Both amend the MoA but target different clauses. Object clause change alters business activities (Form MGT-14, ₹200 to ₹600, 15 to 20 days). Registered office change within the same state requires Form INC-22 (₹200 to ₹600). Interstate office change requires Form INC-23 with Regional Director confirmation, taking 30 to 60 days. Object clause amendment is typically faster and less costly.
Yes, but additional regulatory approvals are required beyond the object clause amendment. Adding NBFC activities requires RBI registration. Adding insurance activities needs IRDAI licence. Real estate activities require RERA registration. The object clause must first be amended via Form MGT-14, then the company must apply for the sector-specific licence before starting regulated activities.

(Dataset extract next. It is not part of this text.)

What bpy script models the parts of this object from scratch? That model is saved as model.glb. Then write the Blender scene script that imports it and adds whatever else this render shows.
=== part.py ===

If your new business activities fall under different HSN/SAC codes than your existing GST registration, you must file Form GST REG-14 to amend your registration within 15 days of the change. Failing to update GST registration can result in penalties and incorrect tax classification. Also update your trade licence with the local municipal authority.
After the ROC approves your amendment, update: NIC code on MCA portal (during next annual filing via MGT-7), GST registration (Form GST REG-14 within 15 days), trade licence with local municipal authority, bank records with updated MoA and Certificate of Incorporation, and obtain sector-specific licences (NBFC, FSSAI, RERA) before starting any newly added regulated activities.
After ROC approves the object clause amendment, you receive an updated Certificate of Incorporation from the MCA portal. This certificate confirms the amended MoA and legally authorizes the company to pursue the new business activities. Download it directly from the MCA V3 portal after approval. The company's CIN remains the same; only the master data reflects the updated objects.